I’ve had to stop in my tracks when I catch myself falling back into people-pleasing or performing. I’ve had to be brave enough to sit in the fire, to feel what I’ve never wanted to feel, and to stay with myself through it. That’s how healing happens. Not by avoiding the pattern, but by turning to water; softening, flowing, transmuting.

We can’t just heal by understanding and intellectualizing. We have to meet the wound with presence and integrate the learnings into our minds, hearts and lives daily. That’s what I’ve done. And that’s what I teach.

What does true wellbeing mean to you?

True well-being is emotional freedom. It’s authenticity. It’s being all of you, not perfectly, but fully, freely.

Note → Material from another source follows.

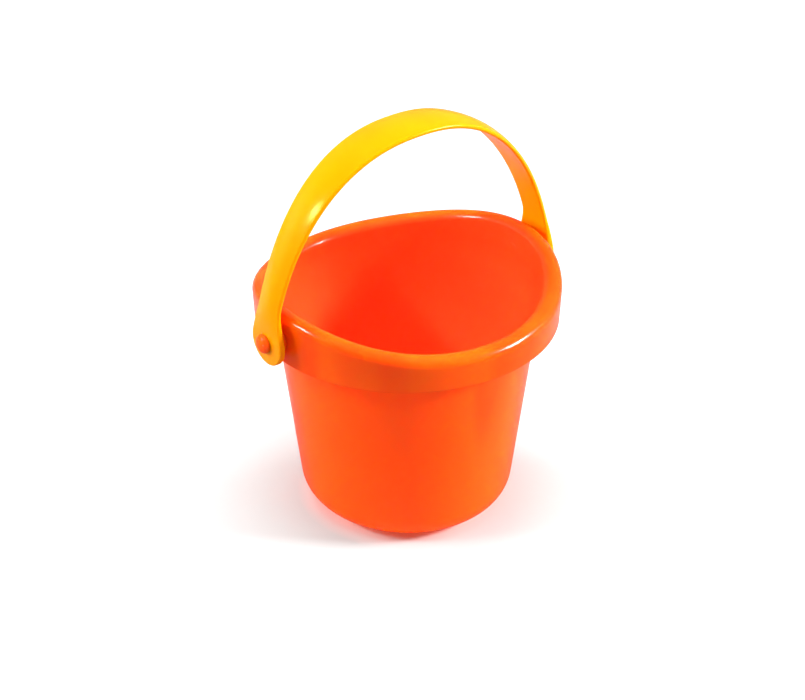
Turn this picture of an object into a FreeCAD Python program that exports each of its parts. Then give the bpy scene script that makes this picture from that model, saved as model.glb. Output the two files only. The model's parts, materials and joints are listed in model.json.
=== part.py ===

It’s knowing you can show up without performing, pleasing, or pretending. It’s giving yourself permission to be loved as you really are. It’s choosing you, even when it’s hard, and even when we’re in our ‘ugly’.

When we stop wearing masks, when we drop the perfectionism and the people-pleasing, we finally make room for real connection — with ourselves and with others. That’s well-being. That’s wholeness.

When nothing is hidden, there’s nothing left blocking love. That’s when we lead from a place of truth. That’s when our nervous system can exhale. That’s when life begins to flow. When we create safety within ourselves and stop craving it from someone else because we’ve never completed our developmental childhood stages, that’s when life is ours for the taking.

For me, well-being isn’t just how I feel — it’s how I live. It’s in my mothering, my relationships, my work, my presence. It’s not a destination. It’s a devotion — to honesty, softness, radical authenticity, alignment, and love.